そのチープの反対、おしゃれで高級なワインバーにも入った。ソウルのインサドンの北側の地区。現代アートのギャラリーやおしゃれなカフェがある、グローバルおしゃれ感覚の店がある界隈。以前入った庶民的なワインバーとは違い、こちらはセレブが来てもよさそうな、あるいは韓流スターが来てもおかしくないような雰囲気である。まあ、ユジンさんがいたから入れたとも言えるが。そのワインバーでは、ボルドーやブルゴーニュなんかは高くて(前日のラーミョンのことが残っていたためかもしれない)とても頼めない。結局、チリワインに。悪くない選択だった。ここでも、マルゲリータをつまみとして注文(B+)。そのおしゃれなワインバーで、ぼくとジェオンくんは日本語で、ユジンさんとはフランス語で。彼女は5年以上もフランスのアヌシーの美大で映像を勉強して帰ってきたばかりなのだ。すごく感じのいい人だし、作品もなかなか。

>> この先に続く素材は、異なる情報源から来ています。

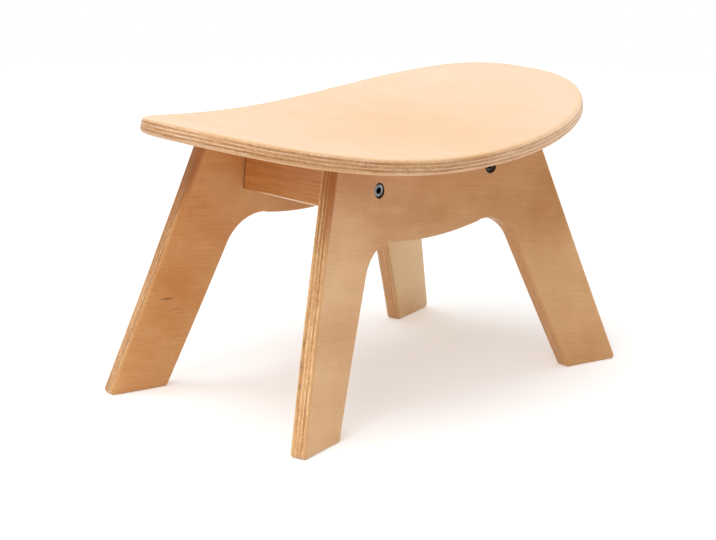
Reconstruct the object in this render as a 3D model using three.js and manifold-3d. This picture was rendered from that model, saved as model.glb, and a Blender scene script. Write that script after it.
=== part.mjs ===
// A low stacking stool: a pressed plywood seat on two pressed plywood side panels that two beech rails join.
// Millimetres. X runs across the stool, Y along it, Z up. The origin is on the floor, under the middle.
import * as THREE from 'three';
import { mergeVertices } from 'three/addons/utils/BufferGeometryUtils.js';
import Module from 'manifold-3d';

const wasm = await Module();
wasm.setup();

// Driving dimensions of the seat
const seatLength = 390;
const seatWidth = 259;
const seatThickness = 12.7;
const seatUnderside = 193.5; // its lowest point above the floor
const seatBendRadius = 725; // of the underside, which curves up toward both ends
const seatEdgeRadius = 4.2;
const seatOutlinePower = 2.51; // 2 would make it an ellipse

// Driving dimensions of a side panel, taken along its outer face and up its slope
const panelThickness = 13.4;
const panelBendRadius = 690; // of the outer face, which is hollow
const panelInset = 39.7; // from the seat's side in to the middle of the outer face, at the floor
const panelStandOff = seatWidth / 2 - panelInset;
const panelTilt = THREE.MathUtils.degToRad(6.2);
const panelEdgeRadius = 2;
const footReach = 184; // from the middle to a foot's outer corner, before it is rounded
const footLength = 50;
const footCornerRadius = 3;
const legOuterLean = 0.344; // how far a leg's edge runs in for each unit that it climbs
const legInnerLean = 0.417;
const apronDepth = 63.5; // from under the seat down to the arch, in the middle
const archCrownRadius = 305; // of the apron's lower edge, which hangs lowest in the middle
const archCornerRadius = 33.5;

// Driving dimensions of a rail
const railThickness = 26;
const railReach = 63.9; // from the stool's centre to the middle of the rail
const railDepth = 37.2; // below the seat's lowest point
const railCornerRadius = 3;

// Driving dimensions of a side bolt and of its barrel nut
const boltDrop = 17.1; // below the seat's lowest point
const boltDiameter = 6;
const boltLength = 35;
const boltHeadDiameter = 10;
const boltHeadHeight = 6;
const boltSocketAcross = 5;
const boltSocketDepth = 3;
const boltChamfer = 0.6;
const boltSink = 0.8; // how far the head lies below the panel's face
const boltPastNut = 4.4;
const boltEndRoom = 2;
const counterboreRoom = 1; // all round the head
const nutDiameter = 10;
const nutLength = 15;
const nutSlotWidth = 1.4;
const nutSlotDepth = 1.5;
const nutChamfer = 0.6;

// Driving dimensions of a dowel, which stops a rail turning about its bolt
const dowelDiameter = 6;
const dowelLength = 25;
const dowelInPanel = 7;
const dowelDrop = 12; // from the bolt's axis down to the dowel's
const dowelChamfer = 0.8;

// Driving dimensions of a seat screw, driven up through a rail
const screwPlaceShare = 0.56; // of the clear wood from the middle of the rail to the bolt's bore
const screwDiameter = 4.5;
const screwLength = 36;
const screwPointLength = 5;
const screwInSeat = 8;
const screwHeadDiameter = 9;
const screwHeadHeight = 3;
const screwSocketAcross = 3;
const screwSocketDepth = 1.8;
const screwChamfer = 0.5;

// Clearances
const seatingGap = 0.3; // between two faces that bear on each other
const boreClearance = 0.3; // all round a bolt, nut, dowel or screw
const drillOverrun = 10;

// How finely round forms are cut
const edgeSteps = 3;
const cornerSteps = 7;
const footCornerSteps = 4;
const seatStations = 44;
const footStations = 5;
const legStations = 3;
const apronStations = 6;
const roundSides = 24;
const settlingRounds = 8;

// Finishes
function finish(colour, roughness, metalness) {
  return new THREE.MeshStandardMaterial({ color: colour, roughness, metalness });
}

const seatFinish = finish(0xf3dcbc, 0.45, 0);
const panelFinish = finish(0xcf9f6c, 0.5, 0);
const railFinish = finish(0xc08a55, 0.55, 0);
const dowelFinish = finish(0xdcbb8c, 0.7, 0);
const boltFinish = finish(0x6f7275, 0.35, 1);
const zincFinish = finish(0xa9abad, 0.3, 1);

// Evenly spaced values from first to last, both included.
function spread(first, last, steps) {
  return Array.from({ length: steps + 1 }, (_, i) => first + (last - first) * (i / steps));
}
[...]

そして最終日に感動の2時間が。韓国で始めて映画館に入る。チョンロ3路のロッテシネマ。イ・ビョンホン主演、助演が何とハン・ヒョジュという理想の映画。ユジンさんも推奨だった。記録的な観客動員になっているとか。タイトルは「光海、王になった男」。字幕はないが楽しめた。ハン・ヒョジュの出番は少なかったし、「トンイ」のときの方がよかったが、悪くはなかった。調べてみると、この映画はこの秋、パリで行われている、これまでに類のない「韓国映画フェスティバル」のオープニングを飾っているとか。ハン・ヒョジュはこれまで映画に恵まれなかったが、やっといい映画にでることができたと、素直にうれしい。でも、ますます人気がでてきて、長年のファンからすれば、やっぱりちょっとね。イ・ビョンホンはさすが。これで、チャン・ドンゴンを超えた。
世界は広い。韓国も行くたびに新しいことがある。